A ZENIT DAILY DISPATCH

Praying for the Departed


ROME, 20 MAY 2008 (ZENIT)

Answered by Legionary of Christ Father Edward McNamara, professor of liturgy at the Regina Apostolorum university.

Q: The text of the International Commission on English in the Liturgy (ICEL) for vespers of Wednesday of Week 3 (that is, the English translation used in the United States) has the following intercession: "Be merciful to the faithful departed / — keep them from the power of the Evil One." Someone asked: What power does the Evil One have over the faithful departed? I didn't have a satisfying answer. I thought that it was a matter of a poor translation, but I looked up the text in Officium Divinum, Liturgia Horarum, Iuxta Ritum Romanum, and found the following text: "Misericordiam tuam fratribus nostris concede defunctis / — neque in potestatem maligni spiritus tradas eos." In view of the Church teaching on the particular judgment — and that the prayer seems to be talking about the departed, not the dying — I was at a loss to explain the meaning of this intercession. — D.S., Lincoln, Nebraska

A: These intercessions were composed quite quickly during the 1960s.

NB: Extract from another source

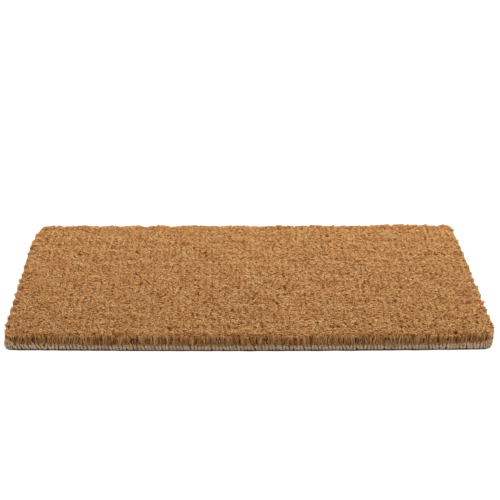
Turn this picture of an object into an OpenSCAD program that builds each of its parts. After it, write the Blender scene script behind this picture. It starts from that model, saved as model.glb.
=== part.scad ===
// Handwoven brush mat: cut-pile rows bound into a flat base of warp and weft yarns, with a corded, bound edge.
// Millimetres. Origin at the centre of the underside, +X along the mat, +Y towards its back edge, +Z up.

/* [Mat] */
// Length of the mat, across the pile rows
mat_length = 600; // [400:10:900]
// Depth of the mat, along the pile rows
mat_depth = 400; // [300:10:600]
// Height of the mat from the floor to the tips of the pile
mat_height = 20; // [18:0.5:26]
// Radius of the corners of the pile
corner_radius = 9; // [5:0.5:12]

/* [Base yarns] */
// Thickness of each flattened weft yarn
weft_thickness = 1.8; // [1.4:0.1:1.8]
// Width of each flattened weft yarn
weft_width = 3.8; // [3:0.1:4]
// Thickness of the flattened lower yarn of each warp chain
chain_lower_thickness = 1.8; // [1.4:0.1:1.8]
// Thickness of the flattened upper yarn of each warp chain
chain_upper_thickness = 1.2; // [0.8:0.1:1.2]
// Width of each warp chain
chain_width = 5; // [3:0.5:8]
// Number of warp chains, spread evenly from the front to the back
chain_count = 15; // [9:2:15]
// Thickness of the straight stuffer yarn inside each warp chain
stuffer_thickness = 1.4; // [1:0.1:1.4]
// Width of the stuffer yarn
stuffer_width = 2; // [1.5:0.1:3]

/* [Pile] */
// Gap between the tops of neighbouring pile rows
row_gap = 0.25; // [0.1:0.05:0.5]
// How far the pile spreads out beyond the bound edge at the two ends
end_overhang = 2; // [0:0.5:4]
// How far the pile spreads out beyond the bound edge at the front and the back
side_overhang = 0; // [0:0.5:4]

/* [Edge] */
// Diameter of the bound edge over its yarn turns
binding_diameter = 8; // [7.5:0.1:8]
// Depth of the groove between two turns of the binding yarn
binding_groove = 0.6; // [0.3:0.1:0.8]
// Diameter of the cord inside the bound edge
cord_diameter = 5.2; // [4:0.1:5.6]
// Radius of the cord's centreline round a corner
cord_bend = 6; // [5:0.5:8]

/* [Hidden] */
$fn = 48;
// Loose fit between yarns that lie against each other
clearance = 0.1;

// Pile rows cross the mat from front to back, about as far apart as the loom's usual pitch.
USUAL_ROW_PITCH = 8.5;
PILE_NODE_COUNT = 14;
ROWS_PER_NODE = round(mat_length / PILE_NODE_COUNT / USUAL_ROW_PITCH);
ROW_COUNT = PILE_NODE_COUNT * ROWS_PER_NODE;
row_pitch = mat_length / ROW_COUNT;
chain_pitch = mat_depth / (chain_count + 1);

// Two weft yarns turn round the edge cords for each row.
TURNS_PER_ROW = 2;
// Outline of one turn of the binding yarn: shares of the groove's depth and of the turn's width
TURN_OUTLINE = [[0, 0.1], [1, 0.3], [1, 0.7], [0, 0.9]];

// Layers of the base, from the floor up
weft_lower_z = chain_lower_thickness;
stuffer_z = weft_lower_z + weft_thickness;
weft_upper_z = stuffer_z + stuffer_thickness;
chain_upper_z = weft_upper_z + weft_thickness;
base_top = chain_upper_z + chain_upper_thickness;
pile_root_z = stuffer_z + clearance;
pile_head_z = max(base_top, binding_diameter) + clearance;
root_width = row_pitch - weft_width - 2 * clearance;

// Edge of the mat
binding_radius = binding_diameter / 2;
groove_radius = binding_radius - binding_groove;
bore_radius = cord_diameter / 2 + clearance;
edge_x = mat_length / 2 - end_overhang - binding_radius;
edge_y = mat_depth / 2 - side_overhang - binding_radius;
straight_x = 2 * (edge_x - cord_bend);
straight_y = 2 * (edge_y - cord_bend);
inner_x = edge_x - binding_radius - clearance;
inner_y = edge_y - binding_radius - clearance;

function two_digits(n) = n < 10 ? str("0", n) : str(n);
function pile_name(n) =
    str("pile_rows_", two_digits((n - 1) * ROWS_PER_NODE + 1), "_", two_digits(n * ROWS_PER_NODE));
function chain_name(n) = str("warp_chain_", two_digits(n));
function stuffer_name(n) = str("stuffer_warp_", two_digits(n));
function row_x(row) = (row - (ROW_COUNT + 1) / 2) * row_pitch;
function chain_y(n) = (n - (chain_count + 1) / 2) * chain_pitch;
function fits_inside(x, width) = abs(x) + width / 2 <= inner_x;

EDGE_NODES = [
    "edge_cord_front", "edge_cord_back", "edge_cord_left", "edge_cord_right",
    "edge_binding_front", "edge_binding_back", "edge_binding_left", "edge_binding_right",
    "corner_binding_front_left", "corner_binding_front_right",
    "corner_binding_back_left", "corner_binding_back_right"
];

// ---- Edge ----

// A round bar of the given length along X, centred on the origin
module bar_x(length, radius) {
    rotate([0, 90, 0]) cylinder(h = length, r = radius, center = true);
}

// A quarter bend of a round bar, from the -Y direction round to the -X direction of its own centre
module bend(radius) {
    rotate([0, 0, 180]) rotate_extrude(angle = 90) translate([cord_bend, 0]) circle(r = radius);
}

// Puts a bend at one corner: side_x and side_y are -1 or 1
module at_corner(side_x, side_y) {
    translate([side_x * straight_x / 2, side_y * straight_y / 2, binding_radius])
        mirror([side_x > 0 ? 1 : 0, 0, 0])
            mirror([0, side_y > 0 ? 1 : 0, 0])
                children();
}

// The cord along the front or the back edge, which also turns both corners
module selvedge_cord(side_y) {
    color("peru") {
        translate([0, side_y * edge_y, binding_radius]) bar_x(straight_x, cord_diameter / 2);
        at_corner(-1, side_y) bend(cord_diameter / 2);
        at_corner(1, side_y) bend(cord_diameter / 2);
    }
}

// The cord along the left or the right edge, between the two selvedge cords
module end_cord(side_x) {
    color("peru")
        translate([side_x * edge_x, 0, binding_radius])
            rotate([0, 0, 90]) bar_x(straight_y, cord_diameter / 2);
}

// The yarn wound round the cord on a straight edge: a sleeve with one ring for each turn of yarn
module binding(length) {
    turns = round(length / row_pitch * TURNS_PER_ROW);
    turn = length / turns;
    rings = [for (k = [0:turns - 1], p = TURN_OUTLINE)
        [groove_radius + p[0] * binding_groove, -length / 2 + (k + p[1]) * turn]];
    rotate([0, 90, 0]) rotate_extrude() polygon(concat(
        [[bore_radius, -length / 2], [groove_radius, -length / 2]],
        rings,
        [[groove_radius, length / 2], [bore_radius, length / 2]]
    ));
}

module selvedge_binding(side_y) {
    color("tan") translate([0, side_y * edge_y, binding_radius]) binding(straight_x);
}

module end_binding(side_x) {
    color("tan") translate([side_x * edge_x, 0, binding_radius]) rotate([0, 0, 90]) binding(straight_y);
}

// The binding yarn round a corner of the cord
module corner_binding(side_x, side_y) {
    color("tan") at_corner(side_x, side_y) difference() {
        bend(binding_radius);
        rotate([0, 0, 180]) rotate_extrude() translate([cord_bend, 0]) circle(r = bore_radius);
    }
}

// ---- Base ----

// One flattened weft yarn with round sides, whose underside is at height z
module weft_yarn(x, z) {
    side_x = (weft_width - weft_thickness) / 2;
    translate([x, 0, z + weft_thickness / 2]) rotate([90, 0, 0])
        linear_extrude(2 * inner_y, center = true) {
            square([2 * side_x, weft_thickness], center = true);
            for (side = [-1, 1]) translate([side * side_x, 0]) circle(d = weft_thickness);
        }
}

// The weft yarns of one layer, all those that fit between the bound ends
module weft_layer(rows, z) {
    color("burlywood") for (row = rows) if (fits_inside(row_x(row), weft_width)) weft_yarn(row_x(row), z);
}

// One weft yarn lies under the stuffers at each pile row.
module weft_lower() {
    weft_layer([1:ROW_COUNT], weft_lower_z);
}

// One weft yarn lies over the stuffers between each two pile rows.
module weft_upper() {
    weft_layer([1.5:ROW_COUNT - 0.5], weft_upper_z);
}

// A flat yarn along the mat, centred on y, whose underside is at height z
module flat_yarn(y, z, width, thickness) {
    translate([-inner_x, y - width / 2, z]) cube([2 * inner_x, width, thickness]);
}

// Two yarns that hold the weft between them, one under the mat and one over the pile's roots
module warp_chain(n) {
    color("sandybrown") {
        flat_yarn(chain_y(n), 0, chain_width, chain_lower_thickness);
        flat_yarn(chain_y(n), chain_upper_z, chain_width, chain_upper_thickness);
    }
}

module stuffer_warp(n) {
    color("chocolate") flat_yarn(chain_y(n), stuffer_z, stuffer_width, stuffer_thickness);
}

// ---- Pile ----

// The plan shape of the whole pile, from straight sides and round corners
module pile_outline() {
    long_side = mat_length / 2 - corner_radius;
    short_side = mat_depth / 2 - corner_radius;
    square([2 * long_side, mat_depth], center = true);
    square([mat_length, 2 * short_side], center = true);
    for (side_x = [-1, 1], side_y = [-1, 1])
        translate([side_x * long_side, side_y * short_side]) circle(r = corner_radius);
}

// The brush of one row above the base
module row_head(row) {
    width = row_pitch - row_gap;
    height = mat_height - pile_head_z;
    translate([row_x(row) - width / 2, -mat_depth / 2, pile_head_z]) cube([width, mat_depth, height]);
}

// The roots of one row, which stand between two weft yarns and leave room for each warp chain
module row_roots(row) {
    gap = chain_width + 2 * clearance;
    height = pile_head_z - pile_root_z;
    difference() {
        translate([row_x(row) - root_width / 2, -inner_y, pile_root_z])
            cube([root_width, 2 * inner_y, height]);
        for (n = [1:chain_count])
            translate([row_x(row) - root_width, chain_y(n) - gap / 2, pile_root_z - height])
                cube([2 * root_width, gap, 2 * height]);
    }
}

// The first and last rows lean over the bound ends. They have no roots, and are cut round at the corners.
module pile_row(row) {
    if (row == 1 || row == ROW_COUNT) {
        intersection() {
            row_head(row);
            linear_extrude(2 * mat_height) pile_outline();
        }
    } else {
        row_head(row);
    }
    if (fits_inside(row_x(row), root_width)) row_roots(row);
}

module pile_rows(n) {
    color("peru") for (row = [(n - 1) * ROWS_PER_NODE + 1:n * ROWS_PER_NODE]) pile_row(row);
}

// ---- Nodes ----

selvedge_cord(-1);  // edge_cord_front
selvedge_cord(1);  // edge_cord_back
end_cord(-1);  // edge_cord_left
end_cord(1);  // edge_cord_right
selvedge_binding(-1);  // edge_binding_front
selvedge_binding(1);  // edge_binding_back
end_binding(-1);  // edge_binding_left
end_binding(1);  // edge_binding_right
corner_binding(-1, -1);  // corner_binding_front_left
corner_binding(1, -1);  // corner_binding_front_right
corner_binding(-1, 1);  // corner_binding_back_left
corner_binding(1, 1);  // corner_binding_back_right
weft_lower();
weft_upper();
for (n = [1:chain_count]) warp_chain(n);
for (n = [1:chain_count]) stuffer_warp(n);
for (n = [1:PILE_NODE_COUNT]) pile_rows(n);
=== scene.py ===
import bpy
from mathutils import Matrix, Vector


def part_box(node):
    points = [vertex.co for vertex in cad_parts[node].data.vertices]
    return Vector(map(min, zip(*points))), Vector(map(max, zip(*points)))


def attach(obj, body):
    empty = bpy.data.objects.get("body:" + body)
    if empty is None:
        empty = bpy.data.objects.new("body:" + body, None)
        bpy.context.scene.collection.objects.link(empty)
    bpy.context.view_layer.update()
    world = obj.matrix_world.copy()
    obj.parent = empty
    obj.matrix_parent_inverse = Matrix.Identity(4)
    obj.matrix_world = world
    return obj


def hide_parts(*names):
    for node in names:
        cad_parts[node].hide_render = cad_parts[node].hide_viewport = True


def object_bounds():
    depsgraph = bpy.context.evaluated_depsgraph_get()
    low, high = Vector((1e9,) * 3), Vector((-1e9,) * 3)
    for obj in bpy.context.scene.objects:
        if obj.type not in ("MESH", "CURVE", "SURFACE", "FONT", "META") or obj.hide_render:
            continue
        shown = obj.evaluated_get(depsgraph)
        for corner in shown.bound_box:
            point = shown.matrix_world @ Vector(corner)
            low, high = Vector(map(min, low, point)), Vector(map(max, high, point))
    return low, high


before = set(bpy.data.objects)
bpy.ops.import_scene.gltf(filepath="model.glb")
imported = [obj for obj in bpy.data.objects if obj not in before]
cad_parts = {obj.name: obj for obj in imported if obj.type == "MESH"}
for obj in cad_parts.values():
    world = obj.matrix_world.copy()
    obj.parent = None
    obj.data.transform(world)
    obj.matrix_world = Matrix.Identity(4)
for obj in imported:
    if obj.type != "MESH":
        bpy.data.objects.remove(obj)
cad_box = [list(corner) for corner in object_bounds()]

# A handwoven coir brush mat. Each pile row is a brush of separate fibres round packed roots, and every yarn
# of the base and of the bound edge is laid up from its own plies. Lengths are in metres, unless a comment
# says millimetres.

import math

import bpy
import numpy as np
from mathutils import Matrix, Vector

MM = 0.001
TAU = 2 * math.pi
SEED = 4107
X_AXIS = np.array([1.0, 0.0, 0.0])
Z_AXIS = np.array([0.0, 0.0, 1.0])


# ---- The layout, read from the CAD parts ----

def nodes_named(start):
    return sorted(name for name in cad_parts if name.startswith(start))


def middle(node):
    low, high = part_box(node)
    return (low + high) / 2


PILE_NODES = nodes_named("pile_rows_")
CHAIN_NODES = nodes_named("warp_chain_")
STUFFER_NODES = nodes_named("stuffer_warp_")
CORNERS = [("front_left", -1, -1), ("front_right", 1, -1), ("back_left", -1, 1), ("back_right", 1, 1)]

ROW_COUNT = int(PILE_NODES[-1][-2:])
ROWS_PER_NODE = ROW_COUNT // len(PILE_NODES)
PILE_LOW = np.array(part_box(PILE_NODES[0])[0])
PILE_HIGH = np.array(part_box(PILE_NODES[-1])[1])
ROW_PITCH = (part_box(PILE_NODES[1])[0].x - PILE_LOW[0]) / ROWS_PER_NODE
PILE_TOP = PILE_HIGH[2]
ROOT_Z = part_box(PILE_NODES[1])[0].z
HALF_X = ROW_COUNT * ROW_PITCH / 2
HALF_Y = PILE_HIGH[1]
BIND_LOW, BIND_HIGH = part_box("edge_binding_front")
BIND_RADIUS = (BIND_HIGH.z - BIND_LOW.z) / 2
HEAD_Z = BIND_HIGH.z
EDGE_Y = -middle("edge_binding_front").y
EDGE_X = -middle("edge_binding_left").x
STRAIGHT_X = BIND_HIGH.x - BIND_LOW.x
STRAIGHT_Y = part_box("edge_binding_left")[1].y * 2
BEND_RADIUS = EDGE_X - STRAIGHT_X / 2
CORD_LOW, CORD_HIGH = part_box("edge_cord_left")
CORD_RADIUS = (CORD_HIGH.x - CORD_LOW.x) / 2
WEFT_LOW, WEFT_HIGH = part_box("weft_lower")
WEFT_THICKNESS = WEFT_HIGH.z - WEFT_LOW.z
CHAIN_YS = np.array([middle(node).y for node in CHAIN_NODES])
CHAIN_PITCH = CHAIN_YS[1] - CHAIN_YS[0]
BACK_RADIUS = 6 * MM  # of the pile's outline at the back corners
FRONT_RADIUS = 15 * MM  # and at the front corners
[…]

Even though they are found in the liturgical books, their nature as intercessions means that they are a rather weak source from the doctrinal point of view. It is therefore quite possible that some infelicitious expressions might have slipped through the textual revisions.

Also, since the liturgical norms allow bishops' conferences wide leeway in composing new intercessions for the Liturgy of the Hours, not all translations will present the difficulty highlighted by our correspondent. Indeed, the version of the breviary used in most English-speaking countries contains a completely different text for the day in question.

That said, while the controversial text can lead to misinterpretations, I believe it is subject to a perfectly orthodox interpretation.

If we take the second part of the intercession as a distinct statement, we run up against a problem for, as our reader points out, the departed receive an immediate particular judgment, after which the Evil One has no power over those who enter either heaven or purgatory.

However, the two parts of the intercession must be seen as an integral whole. And, indeed, one of the forms of proclaiming this intercession is for the priest to say the entire prayer with the people giving a common response as is done in the prayers of the faithful at Mass.

In this case, the expression "Keep them from the power of the Evil One" is intimately tied to the petition "Be merciful" addressed to God.

Thus we ask that God's mercy be expressed in not allowing those who have died to fall into the power of the Evil One. As such, the prayer most likely refers to the moment of judgment itself as the venue where this mercy and this prevention of Satan's dominion is exercised.

In this way the petition is not essentially different from many other of the Church's prayers for the departed in which God's mercy is invoked for the souls of the deceased. That the particular judgment is immediately after death has never impeded the Church recommending prayer for the dead.

God is not limited to our categories of time and space, and even when we pray for those who have passed away long after they have gone, or even pray generically for the dead, we know that God will use the prayer to greatest advantage.

* * *

Follow-up: Praying for the Departed [6/3/2008]

Related to the question on prayers for the departed (see May 20), a reader from India asked: “How many intentions can be offered by a single priest celebrating mass? On Sundays our parish priest mentions more than 15 to 20 intentions for a single Mass that he celebrates. Is this valid and OK?”

We tried to address the complex question of Mass stipends and intentions on Feb. 2, 2005, and March 8, 2005.

On the latter date we wrote about the situation described by our reader: “[I]n some poor countries […] many people ask the priest to remember them at Mass and often offer a tiny sum as a symbolic contribution. Such offerings are not considered stipends as the faithful are accustomed to Mass being offered for many intentions besides their own.”

This remains the case. The principle involved is that since the Mass, insofar as it is Christ’s very sacrifice, is of infinite value, there is no limitation to the number of intentions that may be offered at any Mass.

The Church, however, normally allows for the priest to receive only one stipend for each Mass. However, as mentioned above, in poor countries where there are many requests for Mass and no true stipend as such, it is often allowable to offer Mass for several intentions.